Wednesday, May 3, 2006

Mudflation in WoW

In a comment to the "why do we play" post Oz mentioned his fear that World of Warcraft would go down the mudflation way that Everquest did. Interesting point to discuss, so I'm making a post about it.

Mudflation is an inevitable process in which the value of your equipment gets worse relatively to what the others are wearing if you don't play for a while. Imagine you and your friends all have tier 0 armor ("dungeon set 1" as it's officially called), and you quit the game for a couple of months. You come back and you still have tier 0 armor, whose stats haven't changed at all, thus you are exactly as strong as you were before. But your friends have started raiding Molten Core in the months you were away, and are all wearing lots of epic items. So if you play with them again, you *feel* weaker.

The same thing happens between players spending less time in the game and others spending more time in the game. The players spending less time fall behind, there is a growing gap between those players who play most and get the very best gear, and the players who play casually. So although two players might both be level 60, the gap between them might be so big that they can't realistically play together. If they go to easy level 60 content, the better equipped player will find it trivial and be bored. If they go raiding Onyxia together the same deep breath hitting them both kills the less well equipped player who doesn't have the fire resistance gear to withstand it, while the well equipped guy just shrugs it off.

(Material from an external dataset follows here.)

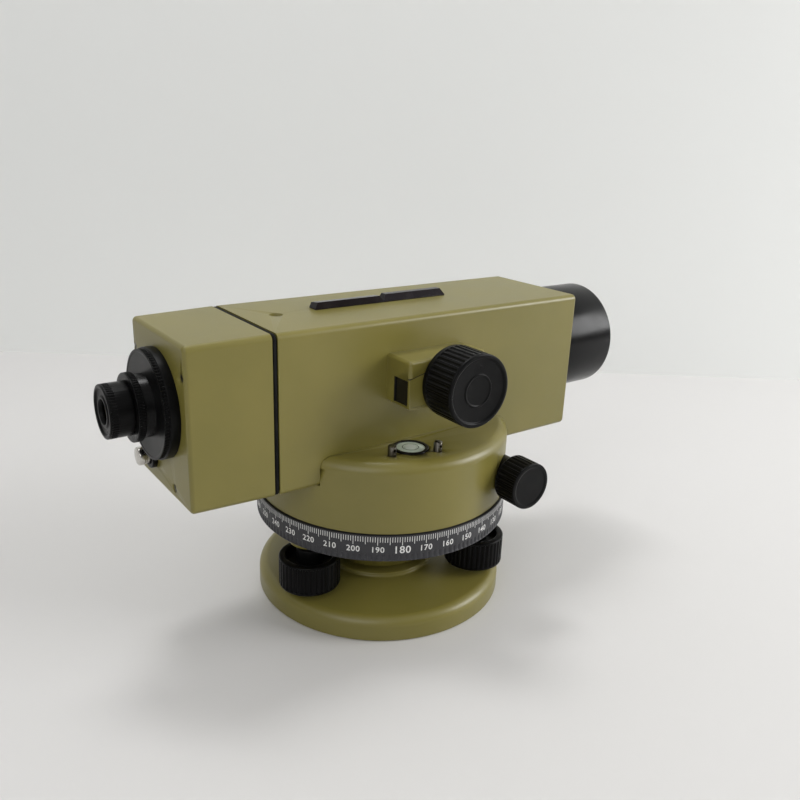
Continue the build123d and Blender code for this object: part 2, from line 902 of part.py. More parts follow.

Mudflation is often aided and abetted by developers adding new content. For example patch 1.11 adds the Naxxrimas dungeon to the World of Warcraft. This dungeon is tougher than anything existing, and the loot in there is better than anything existing. Thus the gap between somebody getting the Naxxrimas loot and somebody stuck for some reason at tier 0 armor is growing.

Is this an inevitable fate of World of Warcraft, having an ever growing gap in power level between the casual players and the hardcore players? I don't think so. Think what will happen when the Burning Crusade expansion comes out and the level cap of the game is raised. Presumably even the casual player will buy the expansion and level up to 70 playing solo and small groups in a reasonable time. I have posted an previous estimate that the average player will take 200 hours to get from level 60 to 70. But during this 200 hours his effective power (his meta-level) will grow at a relatively fast rate. At level 70 he will be stronger than a level 60 player who spent twice that time in raid dungeons. Of course the hardcore players will have reached level 70 in half that time, 100 hours, and will already have been raiding level 70 raid dungeons for a while. But because increasing your meta-level by raiding is so excruciatingly slow, the gap between the casual player and the hardcore player will narrow after the expansion, not widen.

So as long as Blizzard will raise level caps in future expansions, the gap between casual and hardcore players can be kept more or less constant. Any patch that adds high-end content without raising the level cap will increase the gap. But every rise of the level cap will narrow the gap again. There is no reason why World of Warcraft can't have a level 100 or even 200 in the far future. Mudflation might not be dead, but there are ways to control it.